An evaluation of optimal sized second-life electric vehicle batteries improving technical, economic, and environmental effects of hybrid power systems

Abstract

Electric vehicle (EV) batteries provide energy and power sufficiently until their capacity degradation reaches 80%. Afterward, EV batteries need to remove due to their insufficient power and energy capacity to satisfy the range and speed requirements. Increasing EV sales means numerous second-life batteries (SLB) will be available for second-use applications. Besides the price and capacity differences of SLB, technical properties such as depth of discharge (DOD), temperature, and cycle life will directly affect the performance. This study comprehensively examines SLB feasibility, focusing on the technical and financial uncertainties of SLBs in stationary energy storage applications. In addition, the contribution of SLB to the marginal cost-revenue balance is optimized by considering various operating criteria and four different battery aging sub-models. The remaining capacity and DOD effects were analyzed, and break-even points were determined. Sensitivity analyses also assess the carbon tax and the performance of SLB in different climatic zones. Finally, the accuracy of technical, economic, and environmental performance has been increased with multi-year sensitivity analysis.

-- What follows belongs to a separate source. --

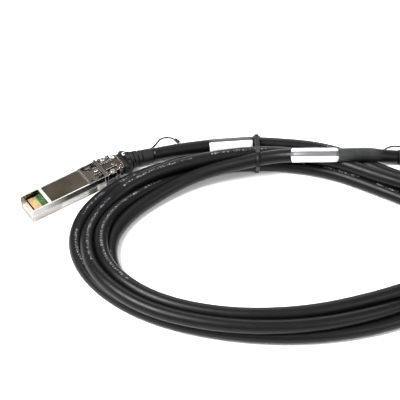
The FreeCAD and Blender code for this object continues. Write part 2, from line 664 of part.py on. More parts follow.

According to optimal results, SLB could increase energy efficiency up to 14% with 80% capacity and under 80% DOD. It has also been found that if the SLB cost is less than 57% of the fresh battery (FB), the same system will reach the break-even point. Thanks to the carbon tax, SLB reduced discount payback for up to 3 years, increased RF by up to 5%, and improved state of health (SOH) by 13%, giving sustainable environmental and economic results.